Tom Hanks is one of the rare actors who can do both comedy and drama at a level well above his peers. From films like THE BURBS and A LEAGUE OF THEIR OWN to THE DA VINCI CODE and BRIDGE OF SPIES, Hanks always delivers performances that rise above and can turn a mediocre film into a great film experience. With SULLY opening this weekend, we are privileged to see another stellar Tom Hanks performance which got us thinking about his best on screen roles. Here is our ranking of the ten best Tom Hanks performances of all time. See if you agree with our choices or let us know if we missed one in the talk backs below.
Amongst his best comedic work of the 1980s, Tom Hanks was always on the brink of some dramatic power. Writer/director John Patrick Shanley (MOONSTRUCK) was able to bridge the Hanks of THE MONEY PIT and THE BURBS with the Oscar winning performer we would meet in the 1990s in this fairy tale about a man who wants to die and volunteers to jump into a volcano. It would also serve as the first on-screen pairing of Hanks and Meg Ryan.
After years of humor, Hanks took a very timely story about AIDS and homophobia and turned it into his first Oscar. Andy Beckett was a subtly powerful turn from Hanks who never plays his character as a cliche or a stereotype and delivered one of his most indelible and unique performances. PHILADELPHIA has not aged well as a film but Hanks' acting still stands the test of time.
In recent years, a lot of Hanks' films have blended together in retrospect, but one stands out amongst them all. The Wachowskis' CLOUD ATLAS is a stunningly original film and magnificent in so many ways. The use of actors in multiple roles stands out most with Hanks who plays everything from a Cockney thug to a future hero, a mild-mannered scientist to a racist and murderous doctor, and even a duplicitous hotel manager. Big or small roles, Hanks inhabits them all with a gusto that shows his support and faith for this brilliant movie.

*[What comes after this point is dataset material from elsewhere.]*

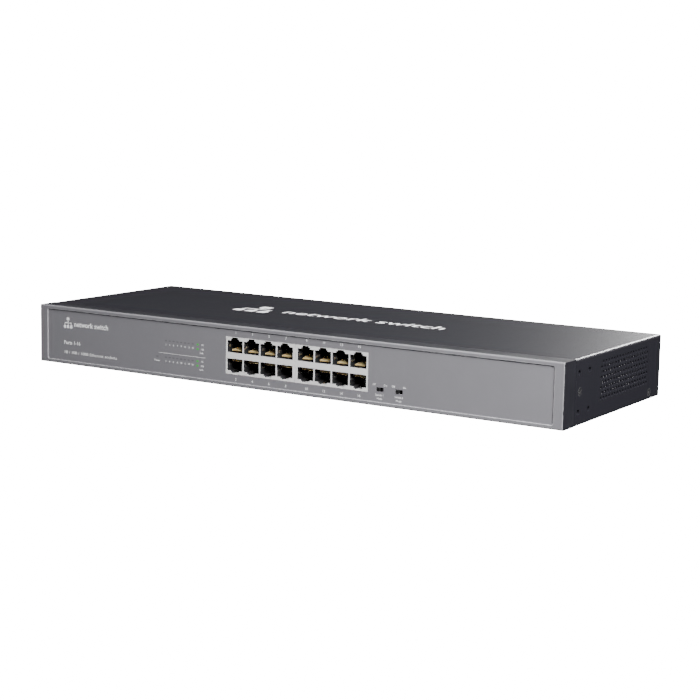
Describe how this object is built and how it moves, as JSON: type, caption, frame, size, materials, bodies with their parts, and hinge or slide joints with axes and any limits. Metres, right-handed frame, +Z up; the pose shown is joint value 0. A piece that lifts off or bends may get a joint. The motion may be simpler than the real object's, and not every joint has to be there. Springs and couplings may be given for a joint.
{
  "type": "network switch",
  "caption": "Low, wide network switch: black steel case, grey front with shielded sockets and small slide switches, side vents and a rear mains inlet.",
  "frame": {"origin": "middle of the whole box in plan, on the surface that the case stands on", "axes": "+X along the front to the right as seen from the front, +Y from the front to the rear, +Z up"},
  "size_m": [0.44, 0.1618, 0.044],
  "materials": {
    "case_black": "fine-textured satin black powder coat on folded steel",
    "bezel_black": "moulded black plastic with a fine spark-eroded grain",
    "panel_grey": "satin metallic grey paint",
    "label_grey": "satin printed film",
    "tin_plate": "bright tinned steel sheet",
    "moulded_black": "glass-filled moulded plastic",
    "switch_black": "smooth moulded plastic",
    "gold_plate": "gold-plated spring wire",
    "screw_black": "black zinc",
    "zinc_steel": "bright zinc plate",
    "circuit_green": "green solder mask",
    "circuit_tan": "bare paper-phenolic laminate",
    "chip_black": "moulded epoxy",
    "sink_aluminium": "extruded, natural",
    "can_sleeve": "shrink sleeve on an aluminium can",
    "connector_white": "natural nylon",
    "insulation_film": "translucent polyester film",
    "ferrite_grey": "ground ferrite",
    "tape_yellow": "polyester winding tape",
    "copper_enamel": "enamelled copper wire",
    "tinned_pins": "tinned brass",
    "clear_glass": "clear tube",
    "led_clear": "clear resin",
    "lead_brown": "PVC insulation",
    "lead_green": "PVC insulation, green with a yellow stripe",
    "lead_red": "PVC insulation",
    "sleeve_blue": "PVC terminal cover"
  },
  "bodies": {
    "root": {"board_capacitors": "can_sleeve", "board_power_header": "connector_white", "board_screws": "zinc_steel", "board_standoffs": "zinc_steel", "bridge_rectifier": "chip_black", "bulk_capacitor": "can_sleeve", "chassis_base": "case_black", "choke_core": "ferrite_grey", "choke_windings": "copper_enamel", "clock_crystals": "zinc_steel", "cover_screws": "screw_black", "dc_harness": "lead_red", "earth_lead": "lead_green", "earth_lug": "tinned_pins", "earth_nut": "zinc_steel", "earth_screw": "zinc_steel", "front_bezel": "bezel_black", "front_panel": "panel_grey", "fuse_caps": "zinc_steel", "fuse_glass": "clear_glass", "harness_plugs": "connector_white", "inlet_blades": "tinned_pins", "inlet_screws": "zinc_steel", "inlet_sleeves": "sleeve_blue", "insulation_sheet": "insulation_film", "led_baffle": "moulded_black", "led_board": "circuit_green", "led_board_pins": "gold_plate", "left_slide_switch": "switch_black", "line_capacitor": "tape_yellow", "main_board": "circuit_green", "mains_leads": "lead_brown", "memory_chip": "chip_black", "output_capacitors": "can_sleeve", "panel_label": "label_grey", "phy_chips": "chip_black", "phy_heat_sinks": "sink_aluminium", "port_contacts_left": "gold_plate", "port_contacts_right": "gold_plate", "port_housing_left": "moulded_black", "port_housing_right": "moulded_black", "port_magnetics": "chip_black", "port_shield_left": "tin_plate", "port_shield_right": "tin_plate", "power_inductors": "chip_black", "power_inlet": "moulded_black", "power_transistors": "chip_black", "right_slide_switch": "switch_black", "status_leds": "led_clear", "supply_board": "circuit_tan", "supply_headers": "connector_white", "supply_heat_sinks": "sink_aluminium", "switch_chip": "chip_black", "switch_heat_sink": "sink_aluminium", "top_cover": "case_black", "transformer_core": "ferrite_grey", "transformer_pins": "tinned_pins", "transformer_winding": "tape_yellow"},
    "left_switch_knob": {"left_switch_knob": "switch_black"},
    "right_switch_knob": {"right_switch_knob": "switch_black"}
  },
  "joints": [
    {"name": "left_switch_slide", "type": "slide", "parent": "root", "child": "left_switch_knob", "axis": [1, 0, 0], "range_m": [0, 0.002]},
    {"name": "right_switch_slide", "type": "slide", "parent": "root", "child": "right_switch_knob", "axis": [1, 0, 0], "range_m": [0, 0.002]}
  ]
}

While many mistakenly thought Buzz Lightyear was the main character of TOY STORY, the trilogy is truly the tale of Woody. Tom Hanks and Tim Allen have awesome chemistry as the enemies turned best friends, but it is Hanks loving and eternal performance as the optimistic cowboy doll that truly is the soul of the franchise. Hanks has not done voice work outside of this Pixar series and for good reason: there is no way he could ever come close to how great he is as Woody.

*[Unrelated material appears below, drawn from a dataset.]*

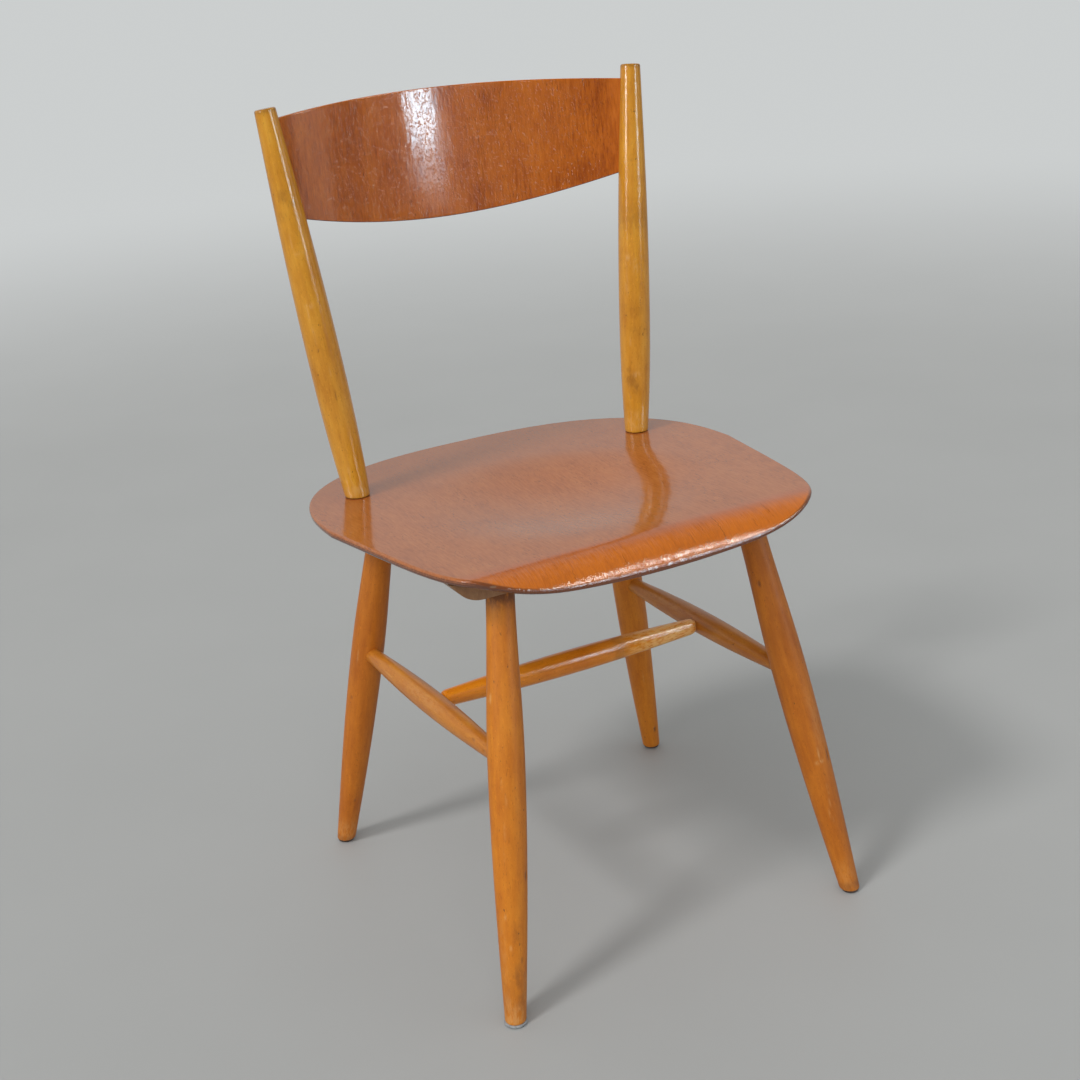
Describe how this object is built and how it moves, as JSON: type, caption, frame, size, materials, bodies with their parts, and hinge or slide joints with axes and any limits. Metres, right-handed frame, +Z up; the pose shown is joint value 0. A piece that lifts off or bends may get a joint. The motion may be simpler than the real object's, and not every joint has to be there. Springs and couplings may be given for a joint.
{
  "type": "wooden dining chair",
  "caption": "Worn wooden side chair with a dished plywood seat, splayed turned legs, an H of stretchers and a curved back panel between turned posts.",
  "frame": {"origin": "on the floor, at the centre of the chair's outline seen from above", "axes": "+Z up, -Y towards the chair's front, +X to the right as seen from the front"},
  "size_m": [0.453, 0.4344, 0.7926],
  "materials": {
    "seat_veneer": "glossy varnish, worn, reddish-brown veneer over plywood",
    "panel_veneer": "glossy varnish, reddish-brown veneer over plywood",
    "turned_beech": "yellowed glossy varnish over beech, scratched and worn at the feet",
    "cleat_beech": "thin varnish over plain beech",
    "screw_steel": "dull, slightly tarnished steel",
    "dark_glide": "dark worn plastic",
    "grey_glide": "grey plastic"
  },
  "bodies": {
    "root": {"seat": "seat_veneer", "front_cleat": "cleat_beech", "rear_cleat": "cleat_beech", "front_cleat_screws": "screw_steel", "rear_cleat_screws": "screw_steel", "front_left_leg": "turned_beech", "front_right_leg": "turned_beech", "rear_left_leg": "turned_beech", "rear_right_leg": "turned_beech", "left_side_stretcher": "turned_beech", "right_side_stretcher": "turned_beech", "cross_stretcher": "turned_beech", "left_back_post": "turned_beech", "right_back_post": "turned_beech", "back_panel": "panel_veneer", "front_left_glide": "grey_glide", "front_right_glide": "dark_glide", "rear_left_glide": "dark_glide", "rear_right_glide": "dark_glide"}
  },
  "joints": []
}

The Coen Brothers teaming with Hanks delivered one of the actor's best comedic performances over the last twenty years. THE LADYKILLERS, a remake, put Hanks in the shoes of the great Alec Guinness. Daunting for any performer, Hanks embraced the crazy and plays Professor G.H. Dorr as a suave Southern cad. It is funny and sincere and one of Hanks best roles in one of his least successful movies.
In 1998, SAVING PRIVATE RYAN was the film that everyone was talking about. Powerful, stunning, and brutal, it embodied everything about World War II and did so with Steven Spielberg's trademark prowess. Hanks would not win an Oscar for his performance in this film but it was absolutely one of his best. This marked the first of four films with Spielberg but this will remain the best collaboration between the two.
I may be one of the few people who finds this Robert Zemeckis film to be very overrated, but I cannot deny how good Hanks is in the title role. While this performance would be mocked as going "full retard" in TROPIC THUNDER, it surprisingly showed a great deal of range and restraint from Hanks who played Forrest as a naive character but an incredibly relatable one.
How many actors could convincingly play a twelve-year-old trapped in the body of an adult? The concept sounds creepy and weird now, but in 1988, it was the massive hit BIG. Penny Marshall's film works wonderfully well almost thirty years later and represents the first hints of Tom Hanks' true dramatic potential. While still a comedy, it has glimpses of what would be on screens for years to come.
The career of Tom Hanks has been surprisingly light on the violence and darkness. Sure, he was in war movies and thrillers like THE DA VINCI CODE, but nothing comes close to this crime epic from Sam Mendes. Seeing Tom Hanks wielding guns and taking out rival gangsters was very out of character for the actor, but still a brilliant decision as it remains unlike almost anything else on his resume. Hanks is haunting as the father teaching his son about the true nature of his job and the long reach of death.
There are so many reasons why this film deserves the top spot: Hanks' weight loss to evoke his character's time on the island, playing against a volleyball and no other humans for almost an entire film, that heartbreaking ending, and the sheer magnitude of conveying a narrative with almost no dialogue. Few actors could have pulled off what Robert Zemeckis and Tom Hanks did with CAST AWAY and we are better off as a world for having it.